### What to produce
How do the records below read from their first line through the line containing "return length / MM"? Write those lines out exactly.

### Record extracts

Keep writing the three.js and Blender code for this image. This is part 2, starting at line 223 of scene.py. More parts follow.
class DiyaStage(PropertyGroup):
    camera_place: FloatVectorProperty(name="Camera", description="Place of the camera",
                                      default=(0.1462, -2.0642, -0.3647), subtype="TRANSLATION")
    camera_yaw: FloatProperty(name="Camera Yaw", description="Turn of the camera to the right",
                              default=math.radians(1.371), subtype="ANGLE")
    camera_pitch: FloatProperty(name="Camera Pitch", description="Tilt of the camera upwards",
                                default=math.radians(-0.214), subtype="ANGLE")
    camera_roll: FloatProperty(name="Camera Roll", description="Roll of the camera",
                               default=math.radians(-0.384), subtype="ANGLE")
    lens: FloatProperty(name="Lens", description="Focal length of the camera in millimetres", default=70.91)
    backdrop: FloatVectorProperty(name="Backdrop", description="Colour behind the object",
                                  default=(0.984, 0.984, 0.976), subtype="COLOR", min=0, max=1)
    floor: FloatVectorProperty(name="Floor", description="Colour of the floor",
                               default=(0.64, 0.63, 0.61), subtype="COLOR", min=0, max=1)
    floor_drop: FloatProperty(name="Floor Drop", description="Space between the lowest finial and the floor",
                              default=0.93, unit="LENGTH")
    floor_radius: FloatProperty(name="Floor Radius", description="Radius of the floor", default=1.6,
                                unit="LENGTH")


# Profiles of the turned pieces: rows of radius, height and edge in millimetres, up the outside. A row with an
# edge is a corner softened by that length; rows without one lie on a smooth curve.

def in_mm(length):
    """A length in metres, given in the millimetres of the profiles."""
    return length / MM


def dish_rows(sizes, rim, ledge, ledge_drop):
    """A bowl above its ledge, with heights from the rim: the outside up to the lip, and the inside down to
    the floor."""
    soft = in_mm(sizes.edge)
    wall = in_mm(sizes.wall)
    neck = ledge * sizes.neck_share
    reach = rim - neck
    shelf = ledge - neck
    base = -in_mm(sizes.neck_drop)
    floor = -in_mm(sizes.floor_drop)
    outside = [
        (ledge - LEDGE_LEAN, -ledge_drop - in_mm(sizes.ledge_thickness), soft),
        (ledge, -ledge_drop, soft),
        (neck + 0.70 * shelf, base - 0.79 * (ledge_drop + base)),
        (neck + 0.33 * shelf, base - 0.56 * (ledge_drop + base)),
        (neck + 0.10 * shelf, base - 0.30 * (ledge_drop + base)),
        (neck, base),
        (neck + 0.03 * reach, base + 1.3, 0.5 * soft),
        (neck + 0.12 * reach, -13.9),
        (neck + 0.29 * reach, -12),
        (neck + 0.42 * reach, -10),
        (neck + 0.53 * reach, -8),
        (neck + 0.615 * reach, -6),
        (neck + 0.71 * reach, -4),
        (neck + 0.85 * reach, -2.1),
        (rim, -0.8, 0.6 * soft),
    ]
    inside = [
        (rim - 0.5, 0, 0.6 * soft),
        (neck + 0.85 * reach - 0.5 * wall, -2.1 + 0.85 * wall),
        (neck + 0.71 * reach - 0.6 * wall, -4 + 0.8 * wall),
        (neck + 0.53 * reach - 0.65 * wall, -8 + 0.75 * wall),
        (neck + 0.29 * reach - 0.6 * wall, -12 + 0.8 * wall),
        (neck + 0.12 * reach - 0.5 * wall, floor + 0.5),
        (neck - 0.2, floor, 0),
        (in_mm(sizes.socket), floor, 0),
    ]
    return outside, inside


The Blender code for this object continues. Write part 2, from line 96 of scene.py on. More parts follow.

### Expected answer
Keep writing the three.js and Blender code for this image. This is part 2, starting at line 223 of scene.py. More parts follow.
class DiyaStage(PropertyGroup):
    camera_place: FloatVectorProperty(name="Camera", description="Place of the camera",
                                      default=(0.1462, -2.0642, -0.3647), subtype="TRANSLATION")
    camera_yaw: FloatProperty(name="Camera Yaw", description="Turn of the camera to the right",
                              default=math.radians(1.371), subtype="ANGLE")
    camera_pitch: FloatProperty(name="Camera Pitch", description="Tilt of the camera upwards",
                                default=math.radians(-0.214), subtype="ANGLE")
    camera_roll: FloatProperty(name="Camera Roll", description="Roll of the camera",
                               default=math.radians(-0.384), subtype="ANGLE")
    lens: FloatProperty(name="Lens", description="Focal length of the camera in millimetres", default=70.91)
    backdrop: FloatVectorProperty(name="Backdrop", description="Colour behind the object",
                                  default=(0.984, 0.984, 0.976), subtype="COLOR", min=0, max=1)
    floor: FloatVectorProperty(name="Floor", description="Colour of the floor",
                               default=(0.64, 0.63, 0.61), subtype="COLOR", min=0, max=1)
    floor_drop: FloatProperty(name="Floor Drop", description="Space between the lowest finial and the floor",
                              default=0.93, unit="LENGTH")
    floor_radius: FloatProperty(name="Floor Radius", description="Radius of the floor", default=1.6,
                                unit="LENGTH")


# Profiles of the turned pieces: rows of radius, height and edge in millimetres, up the outside. A row with an
# edge is a corner softened by that length; rows without one lie on a smooth curve.

def in_mm(length):
    """A length in metres, given in the millimetres of the profiles."""
    return length / MM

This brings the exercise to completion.